Ayat ini menegaskan kepada Rasulullah shallallahu alaihi wasallam untuk tidak ragu dalam menyampaikan wahyu dari Allah SWT walaupun banyak ancaman dari kaum kafir.
Hal ini mengajarkan bahwa dalam menyampaikan kebenaran merupakan suatu keharusan yang tidak boleh diabaikan, meski harus berhadapan dengan banyak tantangan dan risiko.
Fatanah: Kecerdasan yang Inspiratif
Fatanah yang berarti cerdas atau bijaksana merupakan sifat mulia yang terakhir dimiliki oleh para nabi.
Sifat ini tidak mencangkup kecerdasan intelektual, tetapi juga kecerdasan emosional dan spiritual.
Para nabi dianugerahi dengan kecerdasan luar biasa yang memampukannya untuk menghadapi banyak tantangan besar. Sehingga para nabi mampu memimpin umat dengan bijaksana.
Mengutip dari gramedia.com, para nabi mampu menghadapi segala situasi dengan bijaksana. Termasuk saat menghadapi kaum yang menentang ajarannya. Sebagaimana tertera dalam firman Allah SWT surah Al- An’am ayat 83:
وَتِلْكَ حُجَّتُنَا آتَيْنَاهَا إِبْرَاهِيمَ عَلَىٰ قَوْمِهِ ۚ نَرْفَعُ دَرَجَاتٍ مَنْ نَشَاءُ ۗ إِنَّ رَبَّكَ حَكِيمٌ عَلِيمٌ
Artinya: “Dan itulah keterangan Kami yang Kami berikan kepada Ibrahim untuk menghadapi kaumnya. Kami tinggikan derajat siapa yang Kami kehendaki. Sesungguhnya Tuhanmu Mahabijaksana, Maha Mengetahui.”

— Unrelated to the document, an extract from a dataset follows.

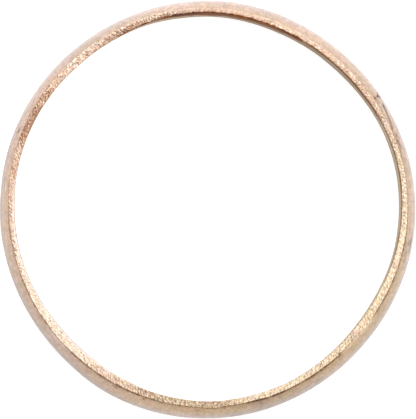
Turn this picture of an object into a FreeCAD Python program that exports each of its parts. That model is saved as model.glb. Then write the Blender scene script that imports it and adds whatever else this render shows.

Sifat fatanah mengajarkan bahwa kecerdasan bukan hanya soal angka atau logika, tetapi juga tentang kebijaksanaan dalam menghadapi tantangan hidup.
Seorang pemimpin yang bijaksana mampu membuat keputusan yang bermanfaat bagi masyarakat luas, bahkan dalam situasi yang penuh tekanan.
Kesimpulan
Empat sifat mulia para nabi merupakan pilar utama kepemimpinan yang menekankan kejujuran, tanggung jawab, kebijaksanaan dan kecerdasan dalam menghadapi tantangan.
Sifat-sifat ini menjadi teladan bagi seorang pemimpin dalam membangun kepercayaan, menjalankan tugas, dan membuat keputusan yang adil dan bijaksana.